How to Write Interactive Fiction and Interactive Audio Stories – 037 – Branded Stories

Branded Stories

This chapter is mainly addressed to authors who are writing for existing brands like movies, books, and games, and whose stories are being used as marketing tools for those brands. The fact that players are already familiar with these worlds and that some characters and storylines in them are fixed and cannot be changed, can be a problem for authors and the brand itself. Therefore, we have compiled some ideas below to illustrate how these problems can be approached and solved.

Prequels

For some stories it can make sense to mention the events that happened before. Thus, players can be introduced into the world and made familiar with its major characters and the background for the upcoming main story. To create a perfect arc of suspense, the interactive audiobook can have several “pre-endings” but, independent from the decisions made, have the exact same main ending for all players. The key here is that the story of the interactive audiobook ends at exactly the point where the main movie, game, book, or audiobook that is being promoted begins. This will instill a high level of excitement within the player and make for a perfect transition to the main product, especially if the interactive audiobook ends with a definite cliffhanger. That moment when the player, after finishing the interactive story, takes their seat in the cinema or sits down in front of the monitor and the first scene of the movie or game picks up exactly where their personal prequel story ended, can probably not be topped by anything else.

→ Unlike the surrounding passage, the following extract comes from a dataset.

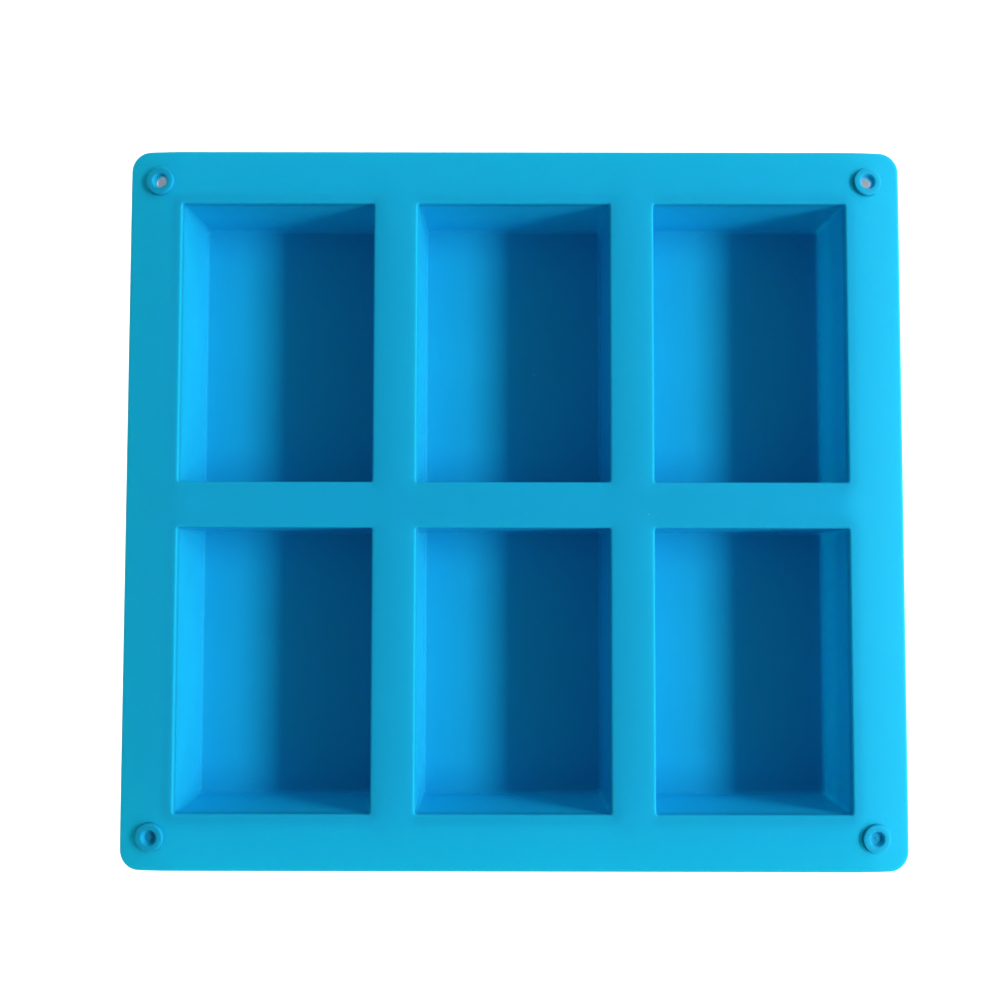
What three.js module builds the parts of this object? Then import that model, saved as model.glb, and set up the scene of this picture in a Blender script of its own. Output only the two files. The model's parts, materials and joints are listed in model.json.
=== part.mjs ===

For an interactive story of this kind it is important that the author has in-depth knowledge of the background and the subsequent main story. The storyline of the interactive audiobook may not contradict future events and should not spoil the plot of the upcoming story. This will usually require careful coordination with the brand owner or the production team. On the other hand, the author already has an existing world with detailed characters and ideas to work with. With our own customer projects of this kind, we have had very good experience so far.

Sequels

No matter if the story has an open or final ending, there will always be viewers or readers who want to know what happened next and the further fate of the characters. But there are many reasons why making another book or movie that continues the story is not possible. Interactive audiobooks are a much simpler and shorter format and thus are well-suited to continuing unfinished storylines and bringing them to a close. They can also shorten the waiting period until the release on other media (DVD, streaming portal, comic, book) or bridge the time gap until the next installment in the franchise. Players of such interactive stories will stay engaged and tied to the brand. Such formats can also offer an additional distribution channel for merchandise and upselling.

Mechanics-Based Stories

These interactive audiobooks pick up certain story or game mechanics and turn them into a central element of the application. An interactive audiobook based on “Harry Potter” could, for example, allow the player to learn certain spells during the course of the story. And these spells can be used not only in the story but also to unlock new Voice commands in the main menu of the Voice application in order to access artworks, videos, recipes, or trial subscriptions.

Mechanics-based interactive audiobooks are a great fit for integration in the marketing mix of gaming studios. The core elements of the mechanics of the main game can be reproduced and presented in the interactive story. This will make for high brand recognition and strengthen the player’s attachment to the format and the brand. Of course, not every game can be adapted seamlessly into a story format. But there are still many options if you approach it from a creative and innovative point of view.

Summary

Possible approaches when dealing with existing brands:

  • Tell the prequel story to your main work, ending exactly at the point where the story of the main work begins. Avoid contradicting established lore and avoid spoilers; do hint at future events to spark curiosity.
  • Tell sequel stories to your main work where the player learns of the future fate of the characters or where you pick up unfinished storylines and bring them to a close.
  • Pick a prominent story or game mechanic from your main work and make it the central element of an interactive story.